Ukrayna'daki 20 bin vatandaşımıza kayıtlı
iletişim numaralarını arayarak ikazımızı yaptık. Bununla da
kalmadık. Bölgede bulunan vatandaşlarımızın ülkeden ayrılması
yönünde çağrıda bulunduk. Hava trafiğinin kapanması üzerine,
çatışmanın ertesi gününden itibaren otobüslerle tahliye işlemini
başlattık. Tahliye talebinde bulunan dost ve kardeş ülke
vatandaşlarına da desteğimizi vermeye devam ediyoruz. Bugüne kadar
5 bin vatandaşımız Ukrayna topraklarından ayrılarak ülkemize ve
diğer ülkelere geçmiştir. Çeşitli kanallardan tahliye işlemini
sürdüreceğiz.
Montrö Sözleşmesinin ülkemize verdiği yetkiyi
kullanacağız!
Montrö Sözleşmesinin ülkemize verdiği
yetkiyi, krizin önüne geçecek şekilde kullanma kararındayız. Biz,
Ukrayna'nın toprak bütünlüğüne saygı göstermesinden yanındayız.

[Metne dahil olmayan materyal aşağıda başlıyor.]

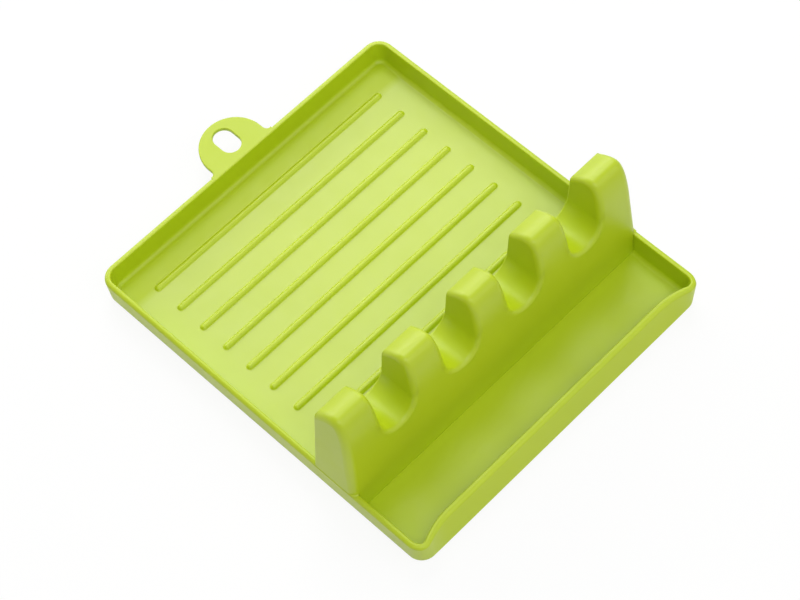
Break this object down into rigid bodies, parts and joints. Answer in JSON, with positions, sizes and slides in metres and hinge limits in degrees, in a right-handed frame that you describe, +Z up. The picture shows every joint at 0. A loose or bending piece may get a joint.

Rusya'nın saldırısını kabul edilemez görüyor, Ukrayna halkının
verdiği mücadeleyi takdir ediyoruz. Bu süreçte bizim için
önemli olan kendi duruşumuzdur. Türkiye BM, NATO AB başta
olmak üzere, içinde yer aldığı kurumlarda sorumluluklarını bugüne
kadar yerine getirmiştir, getirmeye de devam edecektir. Ne
Ukrayna'dan ne Rusya'dan vazgeçmeyeceğimizi söylüyoruz. Maruz
kaldığımız çifte standarda rağmen ekonomik, askeri ittifakımızdan
vazgeçmiyoruz.
Afrika'dan Güney Amerika'ya ilişkilerimizi sıkı tutuyor, bizden yardım isteyen hiçbir toplumu ve devleti yüzüstü bırakmıyoruz. Yalanla ve iftira ile belki günlük siyaset yürütülebilir ama Türkiye'nin yüksek çıkarları savunulamaz, geliştirilemez. Milletimizin ihtiyacı ülkemizin istikametini 1990'lara değil, 2053'lere çevirecek liderlerdir, yönetimlerdir. Ülkemizin son dönemdeki sınamaları gibi Karadeniz'deki krizi de selametle atlatacağından kimsenin şüphesi olmasın.